━━━ PROVIDED ENTRIES ━━━
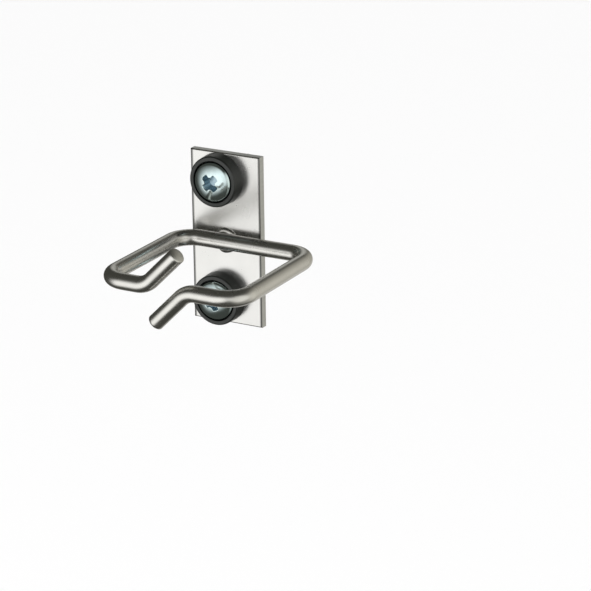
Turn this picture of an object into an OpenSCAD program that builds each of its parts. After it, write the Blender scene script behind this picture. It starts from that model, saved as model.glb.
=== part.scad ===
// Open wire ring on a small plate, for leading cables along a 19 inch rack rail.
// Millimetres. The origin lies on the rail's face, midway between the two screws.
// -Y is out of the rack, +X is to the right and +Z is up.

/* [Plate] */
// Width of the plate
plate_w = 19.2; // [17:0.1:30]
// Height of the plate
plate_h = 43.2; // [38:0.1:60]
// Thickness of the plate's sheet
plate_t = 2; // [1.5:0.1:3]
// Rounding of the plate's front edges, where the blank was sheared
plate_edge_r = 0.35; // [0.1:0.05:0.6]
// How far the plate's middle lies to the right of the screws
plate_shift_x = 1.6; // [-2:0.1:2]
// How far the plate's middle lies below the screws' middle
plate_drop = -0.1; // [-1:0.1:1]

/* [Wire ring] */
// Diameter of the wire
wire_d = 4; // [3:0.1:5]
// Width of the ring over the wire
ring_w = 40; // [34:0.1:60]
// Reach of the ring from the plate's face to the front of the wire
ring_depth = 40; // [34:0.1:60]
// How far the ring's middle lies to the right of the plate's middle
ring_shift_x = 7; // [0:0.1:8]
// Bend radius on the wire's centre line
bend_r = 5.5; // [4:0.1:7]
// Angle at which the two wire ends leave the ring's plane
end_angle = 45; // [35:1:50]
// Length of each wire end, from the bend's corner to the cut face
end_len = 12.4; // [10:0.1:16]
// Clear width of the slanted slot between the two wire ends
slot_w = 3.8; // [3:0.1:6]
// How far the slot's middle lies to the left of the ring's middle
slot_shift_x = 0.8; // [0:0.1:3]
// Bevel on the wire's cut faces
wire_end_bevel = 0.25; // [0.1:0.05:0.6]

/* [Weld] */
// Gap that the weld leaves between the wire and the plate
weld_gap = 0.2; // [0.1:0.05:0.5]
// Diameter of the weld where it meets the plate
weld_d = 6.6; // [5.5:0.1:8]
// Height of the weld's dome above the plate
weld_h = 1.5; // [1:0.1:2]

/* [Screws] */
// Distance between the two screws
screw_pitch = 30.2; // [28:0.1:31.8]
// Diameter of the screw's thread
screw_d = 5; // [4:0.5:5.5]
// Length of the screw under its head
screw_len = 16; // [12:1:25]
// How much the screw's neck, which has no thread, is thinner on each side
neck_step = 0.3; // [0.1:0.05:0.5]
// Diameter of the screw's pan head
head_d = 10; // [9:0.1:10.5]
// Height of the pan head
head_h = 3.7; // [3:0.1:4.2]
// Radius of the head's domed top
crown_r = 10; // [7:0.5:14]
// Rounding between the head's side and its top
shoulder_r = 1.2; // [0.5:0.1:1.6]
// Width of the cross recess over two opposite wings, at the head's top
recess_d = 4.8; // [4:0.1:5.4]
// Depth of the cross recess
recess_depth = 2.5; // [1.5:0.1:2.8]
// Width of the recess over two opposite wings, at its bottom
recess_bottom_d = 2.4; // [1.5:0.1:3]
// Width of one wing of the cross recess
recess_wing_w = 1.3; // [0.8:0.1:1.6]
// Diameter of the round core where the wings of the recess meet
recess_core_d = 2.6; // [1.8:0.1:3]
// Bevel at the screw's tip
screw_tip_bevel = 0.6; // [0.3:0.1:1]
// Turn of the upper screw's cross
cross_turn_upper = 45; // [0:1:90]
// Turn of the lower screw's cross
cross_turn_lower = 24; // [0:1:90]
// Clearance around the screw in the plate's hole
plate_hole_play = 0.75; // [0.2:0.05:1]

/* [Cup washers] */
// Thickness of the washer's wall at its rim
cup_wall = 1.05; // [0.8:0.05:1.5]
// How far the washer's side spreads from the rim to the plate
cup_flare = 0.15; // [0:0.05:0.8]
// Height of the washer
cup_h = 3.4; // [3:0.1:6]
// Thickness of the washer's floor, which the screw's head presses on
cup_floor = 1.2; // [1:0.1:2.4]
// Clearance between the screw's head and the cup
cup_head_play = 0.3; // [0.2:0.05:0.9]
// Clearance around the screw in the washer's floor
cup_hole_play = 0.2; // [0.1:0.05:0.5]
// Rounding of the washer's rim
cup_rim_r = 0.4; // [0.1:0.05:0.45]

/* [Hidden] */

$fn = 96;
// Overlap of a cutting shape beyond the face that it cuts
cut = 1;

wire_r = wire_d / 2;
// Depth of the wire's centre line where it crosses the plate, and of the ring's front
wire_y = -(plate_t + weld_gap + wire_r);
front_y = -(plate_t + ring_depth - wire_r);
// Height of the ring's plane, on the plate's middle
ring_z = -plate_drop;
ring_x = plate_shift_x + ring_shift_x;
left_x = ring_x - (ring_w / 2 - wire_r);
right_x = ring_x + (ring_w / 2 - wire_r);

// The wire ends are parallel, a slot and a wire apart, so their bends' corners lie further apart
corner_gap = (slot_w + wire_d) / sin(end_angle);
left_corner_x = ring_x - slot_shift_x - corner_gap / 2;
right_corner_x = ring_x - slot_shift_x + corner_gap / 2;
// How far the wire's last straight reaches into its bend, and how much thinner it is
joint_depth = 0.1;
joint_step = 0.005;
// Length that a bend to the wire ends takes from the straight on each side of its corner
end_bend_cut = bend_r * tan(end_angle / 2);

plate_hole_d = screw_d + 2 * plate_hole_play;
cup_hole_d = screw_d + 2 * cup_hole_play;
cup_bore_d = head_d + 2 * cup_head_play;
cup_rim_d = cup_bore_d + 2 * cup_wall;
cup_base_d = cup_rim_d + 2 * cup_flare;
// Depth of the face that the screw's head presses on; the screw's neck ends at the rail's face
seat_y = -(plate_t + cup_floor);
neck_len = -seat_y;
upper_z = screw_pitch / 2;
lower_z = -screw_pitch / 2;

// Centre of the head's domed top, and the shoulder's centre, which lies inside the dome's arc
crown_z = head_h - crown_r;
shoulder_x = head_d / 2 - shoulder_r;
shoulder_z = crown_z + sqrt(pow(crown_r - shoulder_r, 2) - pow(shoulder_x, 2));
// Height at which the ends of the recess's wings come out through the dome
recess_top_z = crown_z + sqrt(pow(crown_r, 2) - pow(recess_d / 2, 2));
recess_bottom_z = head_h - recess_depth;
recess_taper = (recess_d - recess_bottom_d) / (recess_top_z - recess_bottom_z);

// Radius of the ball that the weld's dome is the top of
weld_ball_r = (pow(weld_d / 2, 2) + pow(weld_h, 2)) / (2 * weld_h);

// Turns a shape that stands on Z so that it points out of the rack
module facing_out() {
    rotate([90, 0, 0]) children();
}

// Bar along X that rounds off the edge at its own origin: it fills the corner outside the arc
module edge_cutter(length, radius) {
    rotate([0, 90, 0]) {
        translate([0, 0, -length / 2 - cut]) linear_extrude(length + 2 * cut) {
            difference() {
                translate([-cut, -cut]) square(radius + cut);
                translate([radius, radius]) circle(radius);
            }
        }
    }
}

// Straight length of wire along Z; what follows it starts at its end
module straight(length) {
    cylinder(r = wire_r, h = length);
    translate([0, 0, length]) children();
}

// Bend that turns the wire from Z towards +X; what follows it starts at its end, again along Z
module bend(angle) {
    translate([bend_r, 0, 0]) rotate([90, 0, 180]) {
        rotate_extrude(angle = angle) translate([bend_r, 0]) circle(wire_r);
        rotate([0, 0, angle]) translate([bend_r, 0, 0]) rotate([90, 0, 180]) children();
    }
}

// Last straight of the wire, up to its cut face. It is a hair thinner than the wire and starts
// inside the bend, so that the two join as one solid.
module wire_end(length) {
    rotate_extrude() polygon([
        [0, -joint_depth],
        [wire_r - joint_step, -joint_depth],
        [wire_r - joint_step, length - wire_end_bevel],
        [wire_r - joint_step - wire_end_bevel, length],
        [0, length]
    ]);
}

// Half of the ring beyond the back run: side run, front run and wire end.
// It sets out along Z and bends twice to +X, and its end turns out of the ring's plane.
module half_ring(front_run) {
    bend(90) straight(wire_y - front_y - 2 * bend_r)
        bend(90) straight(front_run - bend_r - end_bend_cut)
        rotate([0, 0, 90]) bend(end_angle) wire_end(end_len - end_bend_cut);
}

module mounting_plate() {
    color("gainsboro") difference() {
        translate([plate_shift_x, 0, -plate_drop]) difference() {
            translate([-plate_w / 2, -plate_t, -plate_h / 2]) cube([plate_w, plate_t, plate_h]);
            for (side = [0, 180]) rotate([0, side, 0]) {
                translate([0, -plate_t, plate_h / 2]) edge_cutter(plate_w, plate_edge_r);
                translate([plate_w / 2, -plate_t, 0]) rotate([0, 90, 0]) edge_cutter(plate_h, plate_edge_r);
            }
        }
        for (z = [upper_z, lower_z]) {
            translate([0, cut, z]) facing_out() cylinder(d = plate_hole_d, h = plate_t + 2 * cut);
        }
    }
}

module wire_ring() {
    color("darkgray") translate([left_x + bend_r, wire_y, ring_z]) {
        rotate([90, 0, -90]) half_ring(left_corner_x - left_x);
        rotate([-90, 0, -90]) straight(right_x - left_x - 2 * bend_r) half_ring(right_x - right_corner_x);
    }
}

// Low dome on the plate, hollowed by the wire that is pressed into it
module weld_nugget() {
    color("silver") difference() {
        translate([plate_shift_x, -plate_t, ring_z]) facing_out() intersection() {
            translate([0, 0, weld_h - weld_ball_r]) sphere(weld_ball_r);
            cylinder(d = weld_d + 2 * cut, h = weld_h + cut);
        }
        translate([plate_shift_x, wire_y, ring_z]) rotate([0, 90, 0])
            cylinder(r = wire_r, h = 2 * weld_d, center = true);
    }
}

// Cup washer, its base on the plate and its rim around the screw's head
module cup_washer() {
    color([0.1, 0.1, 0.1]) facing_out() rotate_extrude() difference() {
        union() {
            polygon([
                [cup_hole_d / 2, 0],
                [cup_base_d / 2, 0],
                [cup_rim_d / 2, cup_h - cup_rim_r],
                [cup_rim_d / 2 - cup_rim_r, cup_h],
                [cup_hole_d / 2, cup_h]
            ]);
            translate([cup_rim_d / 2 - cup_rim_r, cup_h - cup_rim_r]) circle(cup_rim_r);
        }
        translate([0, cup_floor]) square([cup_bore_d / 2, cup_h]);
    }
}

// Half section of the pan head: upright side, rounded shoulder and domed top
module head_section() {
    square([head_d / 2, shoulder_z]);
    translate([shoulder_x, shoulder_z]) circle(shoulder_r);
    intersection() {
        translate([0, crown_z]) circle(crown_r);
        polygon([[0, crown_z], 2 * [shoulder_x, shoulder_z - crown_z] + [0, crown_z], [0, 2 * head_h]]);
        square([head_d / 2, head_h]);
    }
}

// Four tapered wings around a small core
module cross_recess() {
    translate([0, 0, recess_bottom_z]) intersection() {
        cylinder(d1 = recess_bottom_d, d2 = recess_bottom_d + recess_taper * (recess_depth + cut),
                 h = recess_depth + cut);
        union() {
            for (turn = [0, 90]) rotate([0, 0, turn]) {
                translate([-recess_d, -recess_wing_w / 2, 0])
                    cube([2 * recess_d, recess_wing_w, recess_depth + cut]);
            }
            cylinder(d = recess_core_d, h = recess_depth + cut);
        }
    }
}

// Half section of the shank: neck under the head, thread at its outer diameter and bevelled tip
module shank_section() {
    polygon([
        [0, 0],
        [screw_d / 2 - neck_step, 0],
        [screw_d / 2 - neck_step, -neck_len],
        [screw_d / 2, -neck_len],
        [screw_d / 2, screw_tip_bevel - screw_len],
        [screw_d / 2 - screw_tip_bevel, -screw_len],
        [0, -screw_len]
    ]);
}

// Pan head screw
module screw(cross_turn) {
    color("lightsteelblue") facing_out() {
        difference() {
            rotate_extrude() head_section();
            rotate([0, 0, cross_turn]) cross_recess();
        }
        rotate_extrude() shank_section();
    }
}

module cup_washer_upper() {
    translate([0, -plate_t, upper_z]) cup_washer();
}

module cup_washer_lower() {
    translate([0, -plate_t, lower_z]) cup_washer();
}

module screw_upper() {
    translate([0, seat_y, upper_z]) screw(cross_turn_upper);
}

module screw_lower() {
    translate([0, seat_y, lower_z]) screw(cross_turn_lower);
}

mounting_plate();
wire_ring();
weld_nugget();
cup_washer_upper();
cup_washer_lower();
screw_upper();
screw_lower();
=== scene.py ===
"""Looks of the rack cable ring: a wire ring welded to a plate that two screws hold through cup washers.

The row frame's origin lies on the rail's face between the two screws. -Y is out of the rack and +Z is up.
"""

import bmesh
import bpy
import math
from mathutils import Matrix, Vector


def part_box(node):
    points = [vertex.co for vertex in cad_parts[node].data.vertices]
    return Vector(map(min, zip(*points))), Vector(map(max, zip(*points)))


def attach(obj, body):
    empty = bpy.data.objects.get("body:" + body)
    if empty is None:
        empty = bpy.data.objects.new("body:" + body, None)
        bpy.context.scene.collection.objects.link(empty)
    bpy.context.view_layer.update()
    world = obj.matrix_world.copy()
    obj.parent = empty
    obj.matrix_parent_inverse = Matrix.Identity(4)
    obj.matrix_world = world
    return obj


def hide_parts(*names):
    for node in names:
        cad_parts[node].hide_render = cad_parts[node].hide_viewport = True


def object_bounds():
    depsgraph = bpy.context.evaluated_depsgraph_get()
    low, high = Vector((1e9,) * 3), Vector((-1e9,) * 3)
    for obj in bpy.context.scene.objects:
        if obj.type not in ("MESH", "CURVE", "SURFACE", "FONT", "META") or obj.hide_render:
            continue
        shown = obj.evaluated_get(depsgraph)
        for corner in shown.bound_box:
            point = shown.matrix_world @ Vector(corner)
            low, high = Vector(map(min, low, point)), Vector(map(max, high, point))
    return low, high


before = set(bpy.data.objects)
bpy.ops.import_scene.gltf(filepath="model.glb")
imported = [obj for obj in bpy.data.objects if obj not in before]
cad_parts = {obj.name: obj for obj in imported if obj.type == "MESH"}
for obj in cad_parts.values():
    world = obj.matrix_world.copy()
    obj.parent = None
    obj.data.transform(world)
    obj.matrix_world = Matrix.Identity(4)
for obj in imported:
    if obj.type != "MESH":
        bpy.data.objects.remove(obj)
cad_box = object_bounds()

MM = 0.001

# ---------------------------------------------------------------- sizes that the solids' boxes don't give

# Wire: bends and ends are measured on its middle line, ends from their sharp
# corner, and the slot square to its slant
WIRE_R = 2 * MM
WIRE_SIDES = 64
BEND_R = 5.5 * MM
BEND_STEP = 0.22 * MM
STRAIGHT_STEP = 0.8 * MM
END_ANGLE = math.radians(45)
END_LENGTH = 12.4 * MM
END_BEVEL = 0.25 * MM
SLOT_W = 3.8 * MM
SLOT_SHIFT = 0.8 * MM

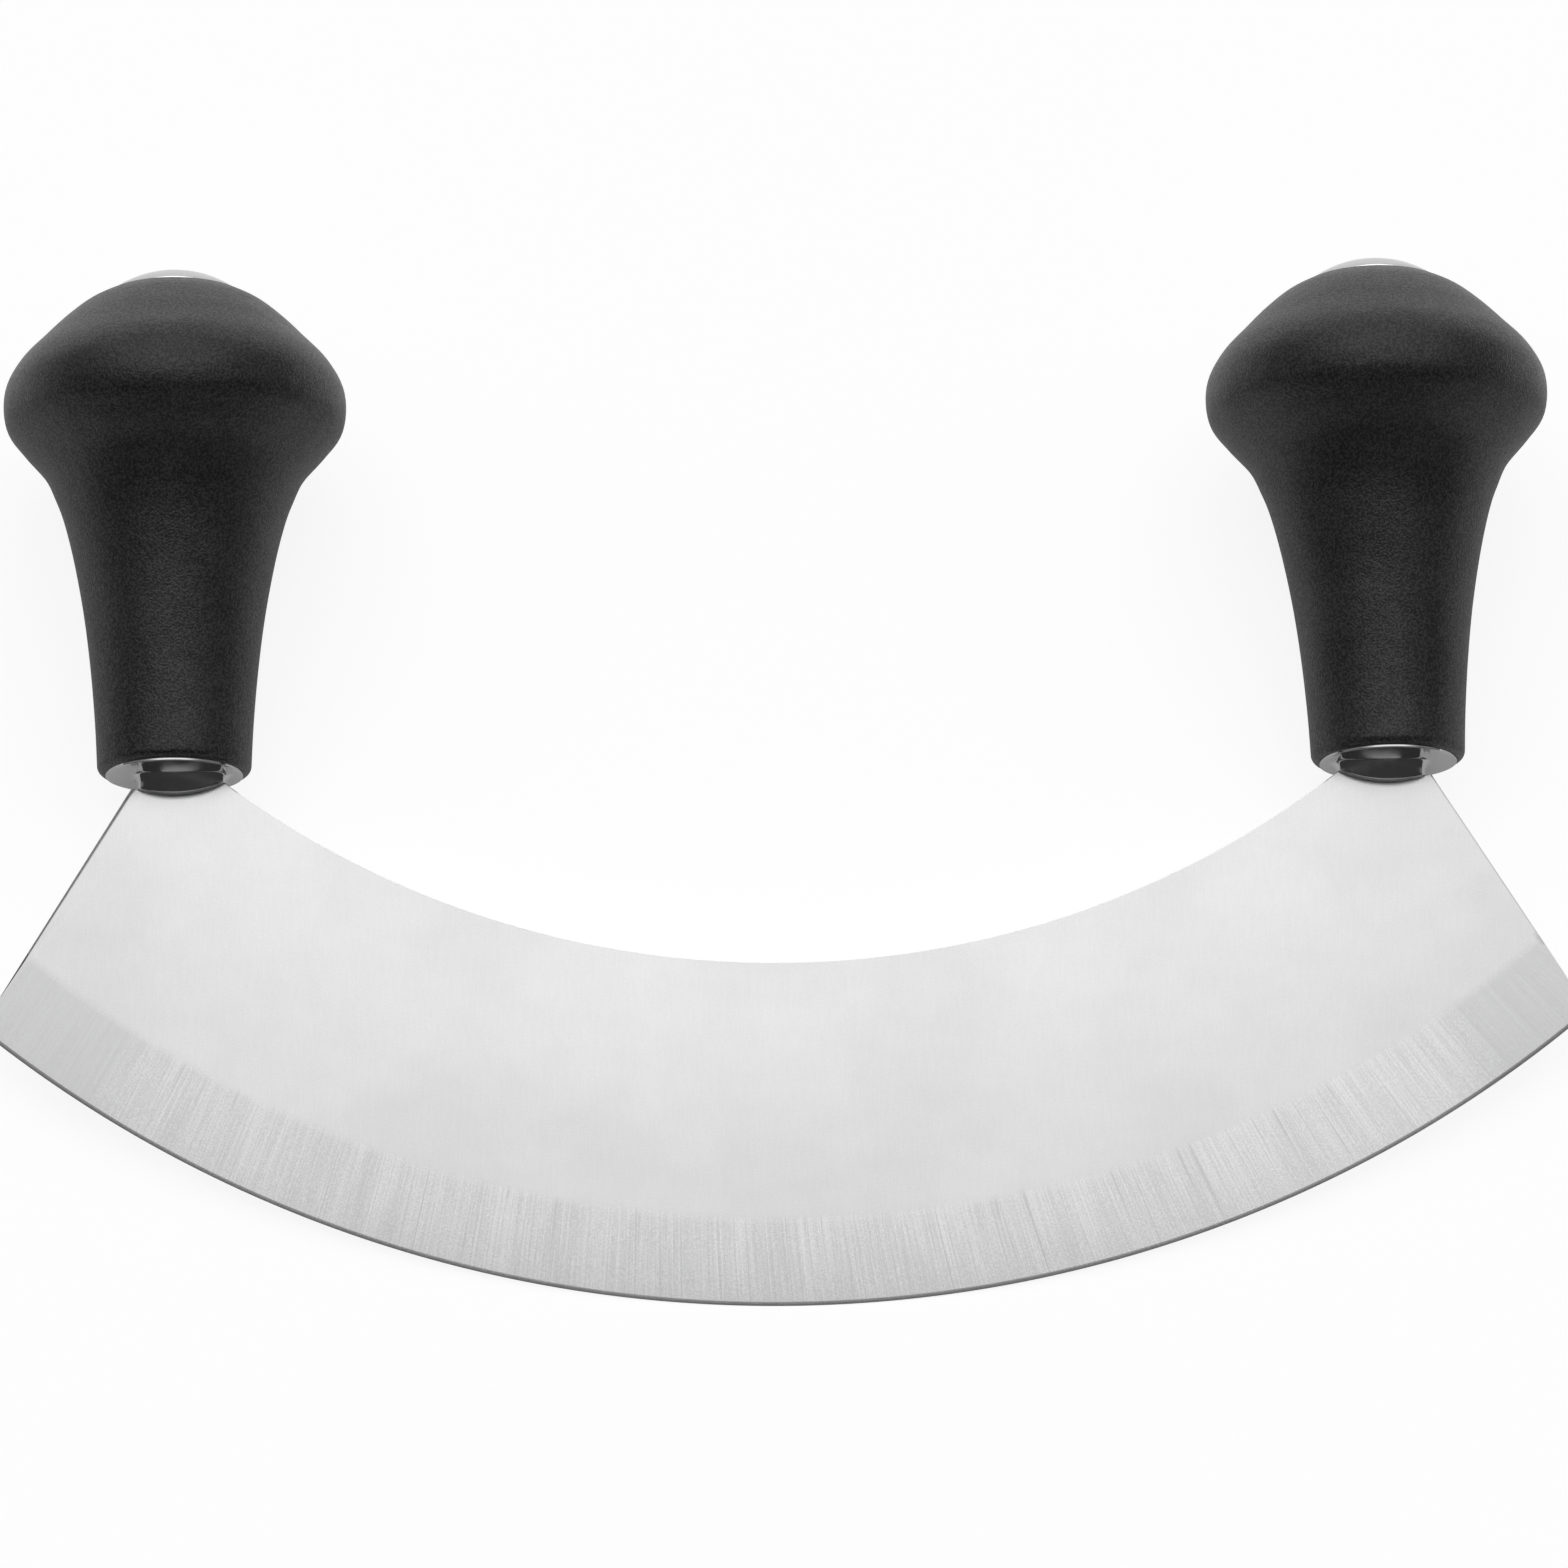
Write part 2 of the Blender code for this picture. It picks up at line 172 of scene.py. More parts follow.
━━━
■ **EXERCISE PROMPT**
Set down exactly what runs from the line with "bpy.data.objects.remove(obj)" to the last line of the data above, including both of those lines and no others.

■ **THE OUTPUT**
        bpy.data.objects.remove(obj)
cad_box = object_bounds()

MM = 0.001

# ---------------------------------------------------------------- sizes that the solids' boxes don't give

# Wire: bends and ends are measured on its middle line, ends from their sharp
# corner, and the slot square to its slant
WIRE_R = 2 * MM
WIRE_SIDES = 64
BEND_R = 5.5 * MM
BEND_STEP = 0.22 * MM
STRAIGHT_STEP = 0.8 * MM
END_ANGLE = math.radians(45)
END_LENGTH = 12.4 * MM
END_BEVEL = 0.25 * MM
SLOT_W = 3.8 * MM
SLOT_SHIFT = 0.8 * MM

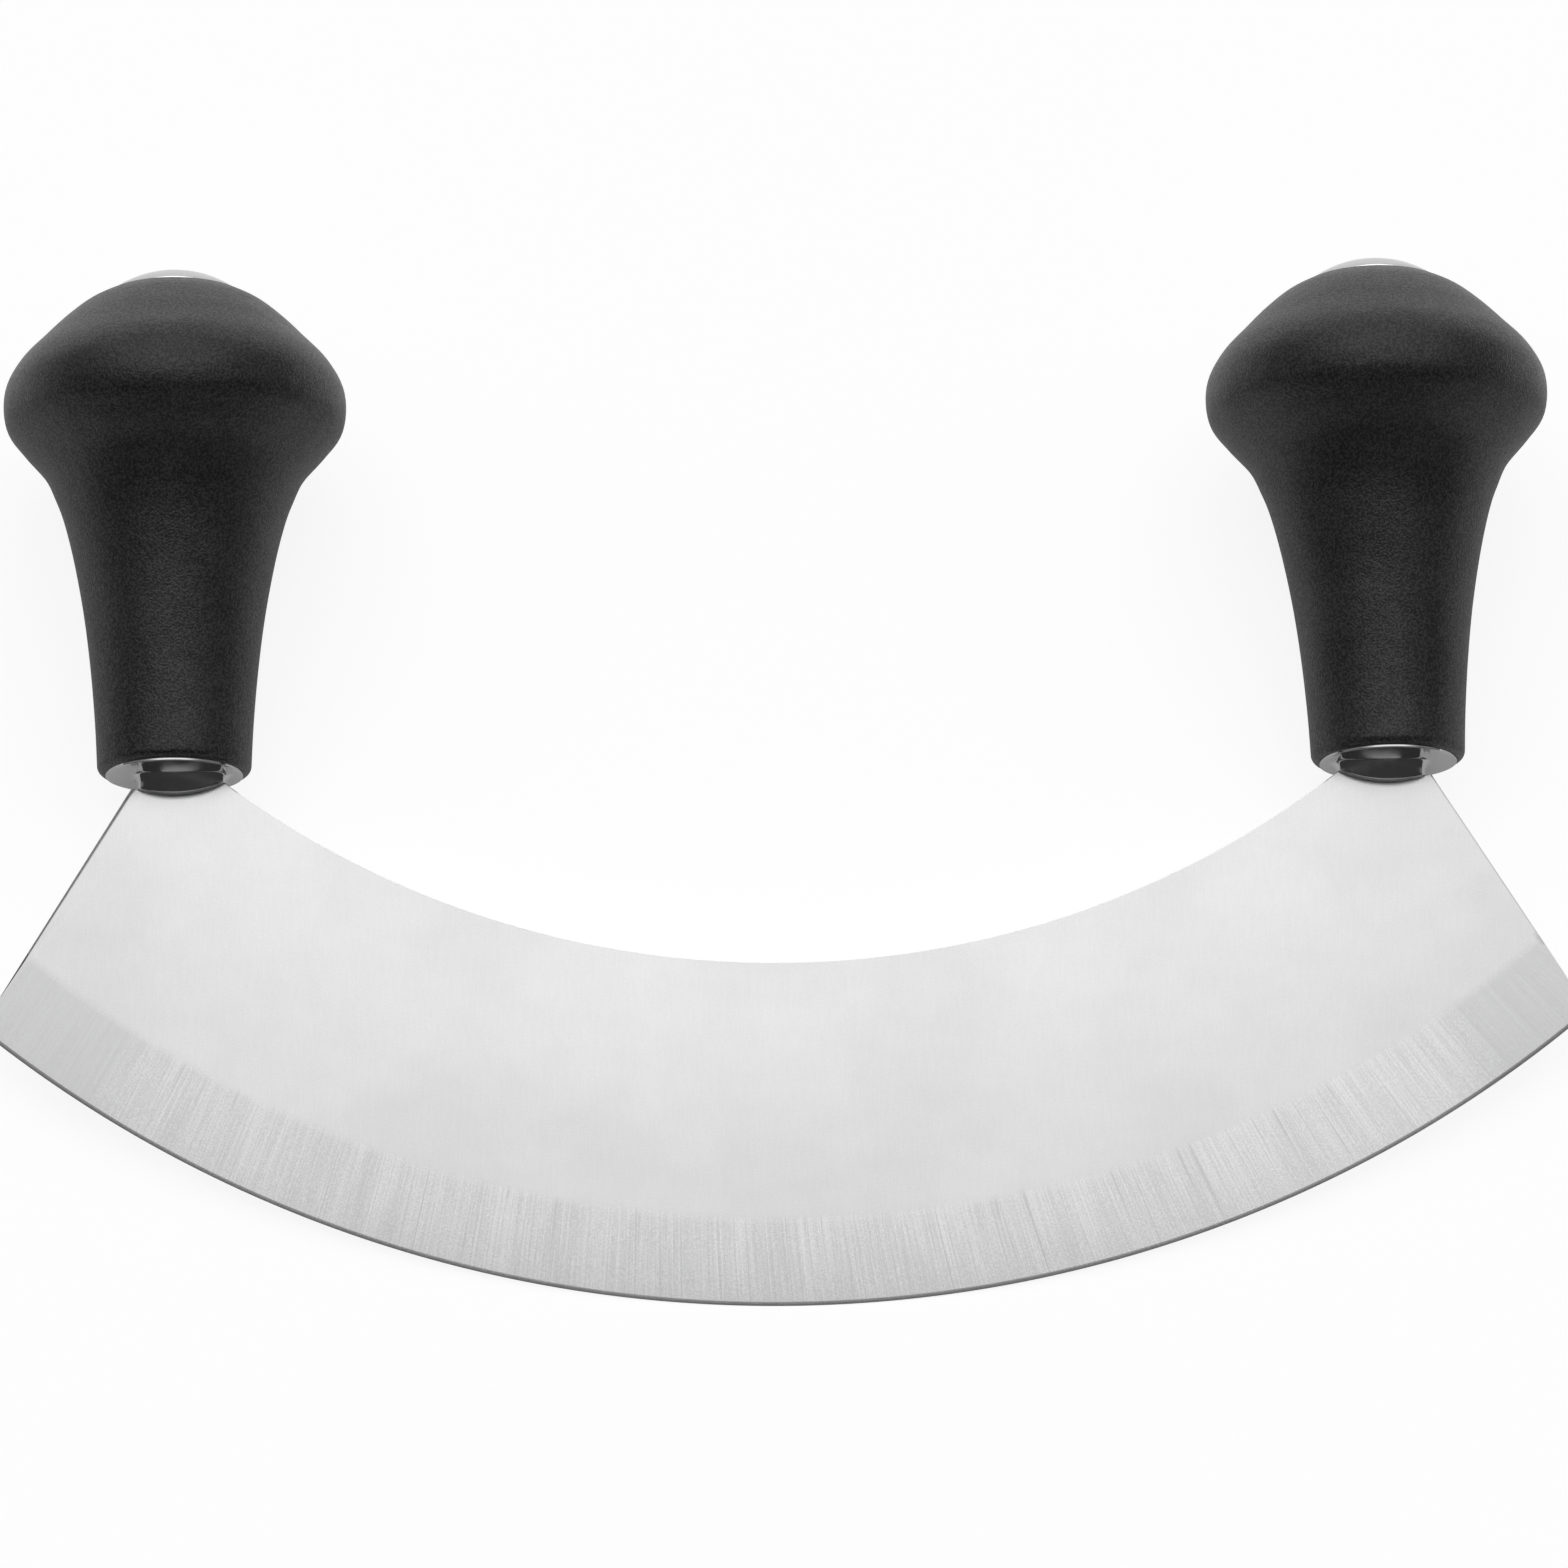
Write part 2 of the Blender code for this picture. It picks up at line 172 of scene.py. More parts follow.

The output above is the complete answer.